» **Exercise brief**
Copy out each line of the material below with no changes.

▽

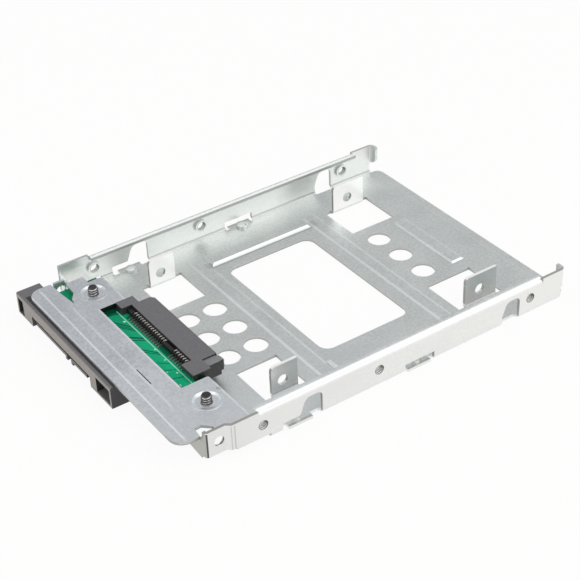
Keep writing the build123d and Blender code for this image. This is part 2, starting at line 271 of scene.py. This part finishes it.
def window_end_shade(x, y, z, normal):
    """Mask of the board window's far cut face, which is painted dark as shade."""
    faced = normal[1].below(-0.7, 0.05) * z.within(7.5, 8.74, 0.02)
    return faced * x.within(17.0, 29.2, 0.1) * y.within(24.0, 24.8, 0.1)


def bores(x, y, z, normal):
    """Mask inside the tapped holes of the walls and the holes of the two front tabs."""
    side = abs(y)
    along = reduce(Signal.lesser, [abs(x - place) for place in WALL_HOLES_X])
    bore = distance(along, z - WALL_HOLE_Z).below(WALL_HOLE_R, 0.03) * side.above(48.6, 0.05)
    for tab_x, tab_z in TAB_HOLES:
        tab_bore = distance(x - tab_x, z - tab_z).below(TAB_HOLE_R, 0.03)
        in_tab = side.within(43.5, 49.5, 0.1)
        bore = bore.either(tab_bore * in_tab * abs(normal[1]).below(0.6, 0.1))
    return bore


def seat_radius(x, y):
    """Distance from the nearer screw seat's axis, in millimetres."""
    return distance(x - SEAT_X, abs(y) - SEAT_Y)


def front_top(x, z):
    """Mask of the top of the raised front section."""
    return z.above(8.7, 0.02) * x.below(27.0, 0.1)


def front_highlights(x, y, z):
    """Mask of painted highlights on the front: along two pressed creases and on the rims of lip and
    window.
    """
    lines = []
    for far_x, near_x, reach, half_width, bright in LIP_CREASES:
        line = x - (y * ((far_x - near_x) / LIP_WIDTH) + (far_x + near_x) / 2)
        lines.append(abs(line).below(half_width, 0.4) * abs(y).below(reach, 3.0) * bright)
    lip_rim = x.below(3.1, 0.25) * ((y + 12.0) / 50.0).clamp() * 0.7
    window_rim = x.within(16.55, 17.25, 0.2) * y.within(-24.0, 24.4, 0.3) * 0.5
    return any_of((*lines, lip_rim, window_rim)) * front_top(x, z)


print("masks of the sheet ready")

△

» **Written response**
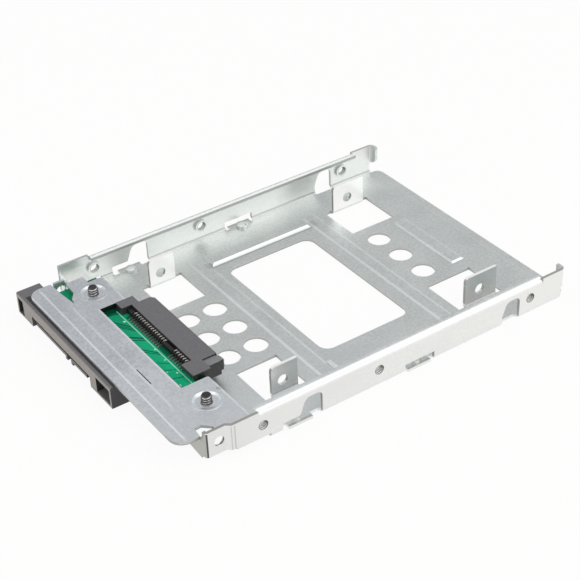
Keep writing the build123d and Blender code for this image. This is part 2, starting at line 271 of scene.py. This part finishes it.
def window_end_shade(x, y, z, normal):
    """Mask of the board window's far cut face, which is painted dark as shade."""
    faced = normal[1].below(-0.7, 0.05) * z.within(7.5, 8.74, 0.02)
    return faced * x.within(17.0, 29.2, 0.1) * y.within(24.0, 24.8, 0.1)


def bores(x, y, z, normal):
    """Mask inside the tapped holes of the walls and the holes of the two front tabs."""
    side = abs(y)
    along = reduce(Signal.lesser, [abs(x - place) for place in WALL_HOLES_X])
    bore = distance(along, z - WALL_HOLE_Z).below(WALL_HOLE_R, 0.03) * side.above(48.6, 0.05)
    for tab_x, tab_z in TAB_HOLES:
        tab_bore = distance(x - tab_x, z - tab_z).below(TAB_HOLE_R, 0.03)
        in_tab = side.within(43.5, 49.5, 0.1)
        bore = bore.either(tab_bore * in_tab * abs(normal[1]).below(0.6, 0.1))
    return bore


def seat_radius(x, y):
    """Distance from the nearer screw seat's axis, in millimetres."""
    return distance(x - SEAT_X, abs(y) - SEAT_Y)


def front_top(x, z):
    """Mask of the top of the raised front section."""
    return z.above(8.7, 0.02) * x.below(27.0, 0.1)


def front_highlights(x, y, z):
    """Mask of painted highlights on the front: along two pressed creases and on the rims of lip and
    window.
    """
    lines = []
    for far_x, near_x, reach, half_width, bright in LIP_CREASES:
        line = x - (y * ((far_x - near_x) / LIP_WIDTH) + (far_x + near_x) / 2)
        lines.append(abs(line).below(half_width, 0.4) * abs(y).below(reach, 3.0) * bright)
    lip_rim = x.below(3.1, 0.25) * ((y + 12.0) / 50.0).clamp() * 0.7
    window_rim = x.within(16.55, 17.25, 0.2) * y.within(-24.0, 24.4, 0.3) * 0.5
    return any_of((*lines, lip_rim, window_rim)) * front_top(x, z)


print("masks of the sheet ready")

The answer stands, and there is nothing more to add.